— begin Data extract —
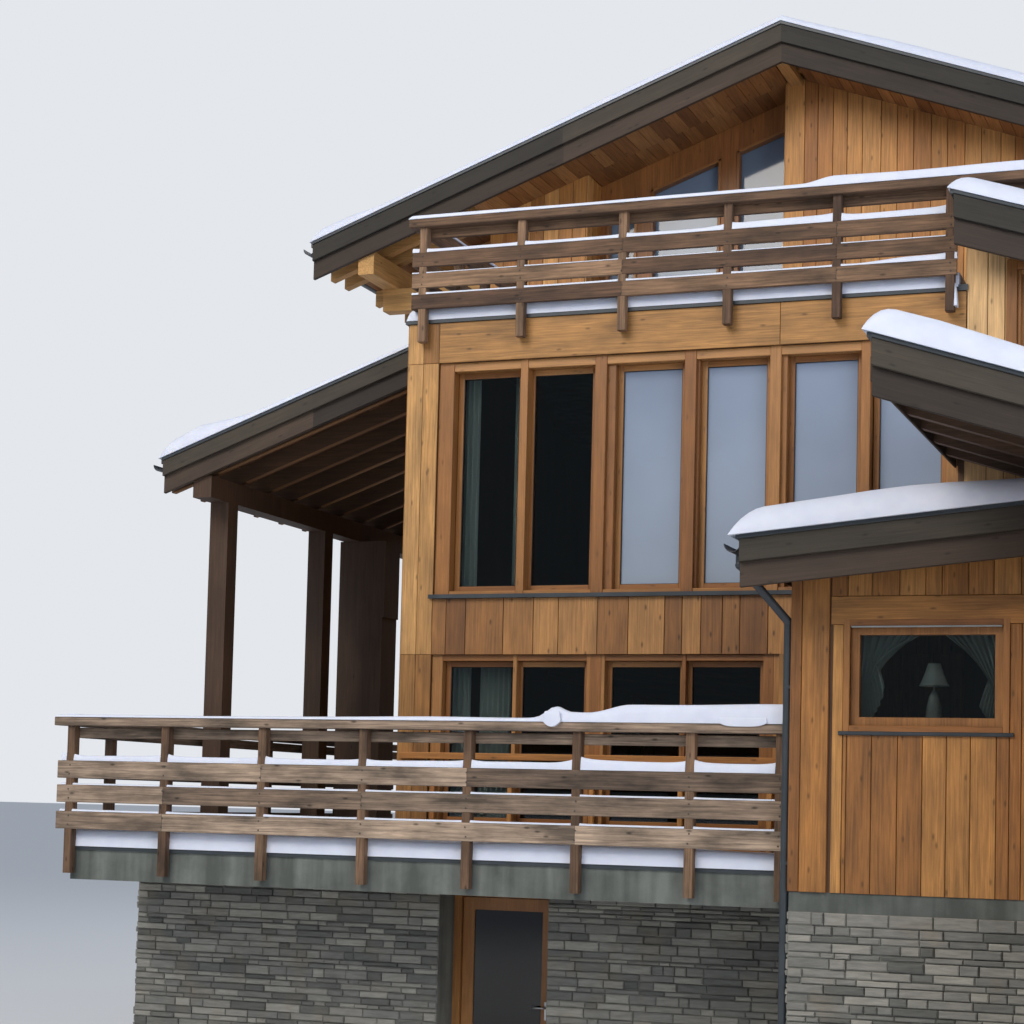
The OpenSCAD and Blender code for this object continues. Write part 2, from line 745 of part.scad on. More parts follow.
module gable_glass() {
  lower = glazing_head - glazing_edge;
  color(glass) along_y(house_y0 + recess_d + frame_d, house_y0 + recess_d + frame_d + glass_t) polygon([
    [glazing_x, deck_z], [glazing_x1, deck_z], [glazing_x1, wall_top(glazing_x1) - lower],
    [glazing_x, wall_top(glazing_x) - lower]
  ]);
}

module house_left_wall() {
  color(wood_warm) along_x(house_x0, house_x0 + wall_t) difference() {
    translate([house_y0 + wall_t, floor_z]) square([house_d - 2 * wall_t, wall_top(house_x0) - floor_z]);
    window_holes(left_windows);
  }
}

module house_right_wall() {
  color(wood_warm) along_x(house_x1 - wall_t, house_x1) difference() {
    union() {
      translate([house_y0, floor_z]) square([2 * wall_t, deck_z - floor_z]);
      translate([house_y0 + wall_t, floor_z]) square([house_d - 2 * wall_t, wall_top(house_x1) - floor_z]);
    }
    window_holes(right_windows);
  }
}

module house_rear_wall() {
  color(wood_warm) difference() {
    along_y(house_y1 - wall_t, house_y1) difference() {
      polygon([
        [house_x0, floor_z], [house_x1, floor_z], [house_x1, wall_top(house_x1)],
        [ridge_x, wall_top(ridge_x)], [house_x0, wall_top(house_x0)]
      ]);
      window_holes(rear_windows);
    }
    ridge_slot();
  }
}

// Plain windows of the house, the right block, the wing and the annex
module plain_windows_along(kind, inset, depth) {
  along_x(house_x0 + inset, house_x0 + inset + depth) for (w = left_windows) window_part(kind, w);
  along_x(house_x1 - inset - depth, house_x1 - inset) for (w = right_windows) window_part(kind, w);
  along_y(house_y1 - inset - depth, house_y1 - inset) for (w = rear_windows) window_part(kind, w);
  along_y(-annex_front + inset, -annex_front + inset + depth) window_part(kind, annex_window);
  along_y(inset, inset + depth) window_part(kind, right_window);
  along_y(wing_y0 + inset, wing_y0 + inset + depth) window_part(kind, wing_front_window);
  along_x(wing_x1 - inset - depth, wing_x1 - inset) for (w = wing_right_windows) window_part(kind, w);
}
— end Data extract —
_Objective:_
Print back all the lines verbatim.

_Completed task:_
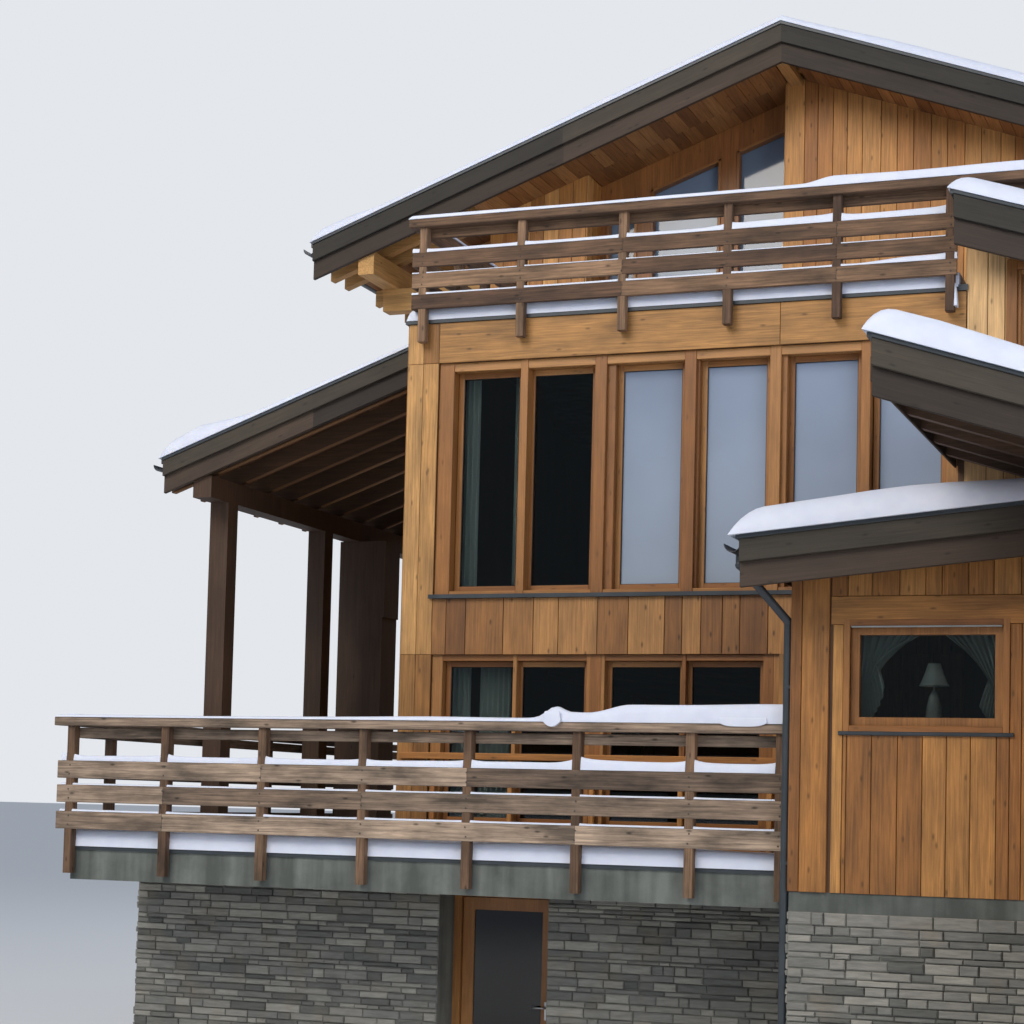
The OpenSCAD and Blender code for this object continues. Write part 2, from line 745 of part.scad on. More parts follow.
module gable_glass() {
  lower = glazing_head - glazing_edge;
  color(glass) along_y(house_y0 + recess_d + frame_d, house_y0 + recess_d + frame_d + glass_t) polygon([
    [glazing_x, deck_z], [glazing_x1, deck_z], [glazing_x1, wall_top(glazing_x1) - lower],
    [glazing_x, wall_top(glazing_x) - lower]
  ]);
}

module house_left_wall() {
  color(wood_warm) along_x(house_x0, house_x0 + wall_t) difference() {
    translate([house_y0 + wall_t, floor_z]) square([house_d - 2 * wall_t, wall_top(house_x0) - floor_z]);
    window_holes(left_windows);
  }
}

module house_right_wall() {
  color(wood_warm) along_x(house_x1 - wall_t, house_x1) difference() {
    union() {
      translate([house_y0, floor_z]) square([2 * wall_t, deck_z - floor_z]);
      translate([house_y0 + wall_t, floor_z]) square([house_d - 2 * wall_t, wall_top(house_x1) - floor_z]);
    }
    window_holes(right_windows);
  }
}

module house_rear_wall() {
  color(wood_warm) difference() {
    along_y(house_y1 - wall_t, house_y1) difference() {
      polygon([
        [house_x0, floor_z], [house_x1, floor_z], [house_x1, wall_top(house_x1)],
        [ridge_x, wall_top(ridge_x)], [house_x0, wall_top(house_x0)]
      ]);
      window_holes(rear_windows);
    }
    ridge_slot();
  }
}

// Plain windows of the house, the right block, the wing and the annex
module plain_windows_along(kind, inset, depth) {
  along_x(house_x0 + inset, house_x0 + inset + depth) for (w = left_windows) window_part(kind, w);
  along_x(house_x1 - inset - depth, house_x1 - inset) for (w = right_windows) window_part(kind, w);
  along_y(house_y1 - inset - depth, house_y1 - inset) for (w = rear_windows) window_part(kind, w);
  along_y(-annex_front + inset, -annex_front + inset + depth) window_part(kind, annex_window);
  along_y(inset, inset + depth) window_part(kind, right_window);
  along_y(wing_y0 + inset, wing_y0 + inset + depth) window_part(kind, wing_front_window);
  along_x(wing_x1 - inset - depth, wing_x1 - inset) for (w = wing_right_windows) window_part(kind, w);
}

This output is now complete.